Regardless of racist intent -- suspensions don’t work. While Kupchik finds that schools with higher suspension rates also carry lower test scores than those with lower rates, Cummings explains that, like a mirror that never flatters nor demeans, children’s misbehavior is often a mere reflection of what’s been poured into them. 

“Kids can see through bullsh**t,” Cummings said. “They know when you really care about them, it looks like: ‘I’m expecting more from you, you can do this, I believe in you.’ You can go to the most hood or rural school and tell kids that they can be anything, give them opportunities, expose them to stuff, and those kids are successful, it doesn't matter where they come from. Whether it’s charter, public, suburban, it doesn’t matter -- the pipeline is out in the culture. If the kid is getting certain messages, they are going to go out and seek approval in other ways. And sometimes those ways are not always healthy -- they can lead to drugs, alcohol, or doing things that don't align with the best version of themselves. The person who runs a criminal enterprise could be the CEO of a Fortune 500 company. It all depends on the direction they were given.” 

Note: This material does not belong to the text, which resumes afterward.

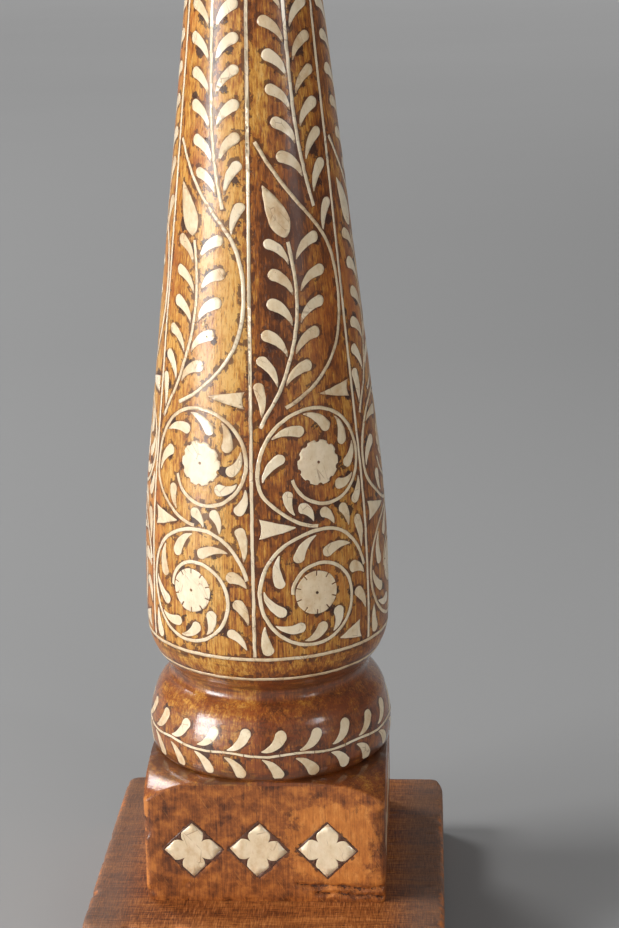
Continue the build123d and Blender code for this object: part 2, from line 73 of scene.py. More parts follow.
# How far the inlay lies below the wood's skin, by kind; flowers and mastic are measured from CAD
SLIP_SINK_MM = 0.17
STRING_SINK_MM = 0.02
FLOWER_RISE_MM = -0.02
MASTIC_SINK_MM = 0.05


# ---- numbers ---------------------------------------------------------------------------------

def lattice(ix, iy, iz, seed):
    """A fixed pseudo-random number from -1 to 1 for each whole-numbered point."""
    mixed = (ix * 374761393 + iy * 668265263 + iz * 1440662683 + seed * 974711) & 0xFFFFFFFF
    mixed = ((mixed ^ (mixed >> 13)) * 1274126177) & 0xFFFFFFFF
    return ((mixed ^ (mixed >> 16)) & 0xFFFFFF) / 0x7FFFFF - 1.0


def rough_noise(points, size, seed):
    """Smooth noise from -1 to 1 at points, with features of a size in millimetres, or of one
    size for each axis."""
    scaled = points / MM / np.array(size, float)
    cell = np.floor(scaled).astype(np.int64)
    part = scaled - cell
    part = part * part * (3 - 2 * part)
    total = np.zeros(len(points))
    for corner in range(8):
        step = np.array([corner & 1, corner >> 1 & 1, corner >> 2 & 1])
        weight = np.prod(np.where(step, part, 1 - part), axis=1)
        at = cell + step
        total += weight * lattice(at[:, 0], at[:, 1], at[:, 2], seed)
    return total


def eased(value, low, high):
    """0 below low, 1 above high and a smooth rise between them; downwards if low is above high."""
    share = np.clip((value - low) / (high - low), 0.0, 1.0)
    return share * share * (3 - 2 * share)


def tint(red, green, blue):
    """A colour given in 8-bit screen values, as the linear colour that shaders take."""
    screen = np.array([red, green, blue]) / 255
    linear = np.where(screen <= 0.04045, screen / 12.92, ((screen + 0.055) / 1.055) ** 2.4)
    return (*linear.tolist(), 1.0)


# ---- meshes ----------------------------------------------------------------------------------

def mesh_points(mesh):
    points = np.empty(len(mesh.vertices) * 3)
    mesh.vertices.foreach_get("co", points)
    return points.reshape(-1, 3)


def set_points(mesh, points):
    mesh.vertices.foreach_set("co", points.astype(np.float32).ravel())
    mesh.update()


def mesh_normals(mesh):
    normals = np.empty(len(mesh.vertices) * 3)
    mesh.vertex_normals.foreach_get("vector", normals)
    return normals.reshape(-1, 3)


def new_piece(name, mesh, material, stands_for):
    """A piece that rides on the stick and stands for CAD nodes."""
    piece = bpy.data.objects.new(name, mesh)
    bpy.context.scene.collection.objects.link(piece)
    mesh.materials.clear()
    mesh.materials.append(material)
    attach(piece, "root")
    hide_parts(*stands_for)
    return piece


def store(mesh, name, values):
    """Keeps one number for each vertex, for the material to read."""
    layer = mesh.attributes.new(name, "FLOAT", "POINT")
    layer.data.foreach_set("value", np.asarray(values, np.float32))


def node_tree_of(names):
    """One search tree over the surfaces of several CAD nodes."""
    points, faces = [], []
    for name in names:
        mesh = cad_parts[name].data
        mesh.calc_loop_triangles()
        start = len(points)
        points += [v.co.copy() for v in mesh.vertices]
        faces += [tuple(start + i for i in t.vertices) for t in mesh.loop_triangles]
    return BVHTree.FromPolygons(points, faces)


def radial_hit(tree, angle, height):
    """Distance from the axis of the surface that is met first from outside, angle to the right
    of the front."""
    way = Vector((math.sin(angle), -math.cos(angle), 0))
    hit = tree.ray_cast(way * OUTSIDE + Vector((0, 0, height)), -way)[0]
    return math.hypot(hit.x, hit.y) if hit else 0.0


def welded(name):
    """A copy of a CAD node's mesh with its faces joined at their shared edges."""
    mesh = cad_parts[name].data.copy()
    shape = bmesh.new()
    shape.from_mesh(mesh)
    bmesh.ops.remove_doubles(shape, verts=shape.verts, dist=1e-6)
    return mesh, shape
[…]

 The Governor's State University professor adds that suspensions only serve to further isolate children while failing to redirect them towards more positive behavior. 

“Suspensions don’t do the work to repair the harm that’s done, it’s just ‘We’re going to send that kid away.’ I’ve had administrators tell me ‘I'm gone have three days of peace with that kid out.’ Instead, we should approach students from a very culturally responsive lens," Cummings told Blavity. "Understanding what's going on in their life, what may have triggered the misbehavior. And then using restorative justice is always a more positive way to go because the kid has to own up to what they did, you allow the person who is being victimized to tell their role in it, you have this opportunity to talk about what they could do differently, to learn to live in the same space together with someone who may feel wronged. When you suspend them, you’re just getting rid of them. These are kids. The roughest and toughest are still kids. When you talk to them, kids will let you know what’s going on with them. When you suspend them, you’re not solving a problem.”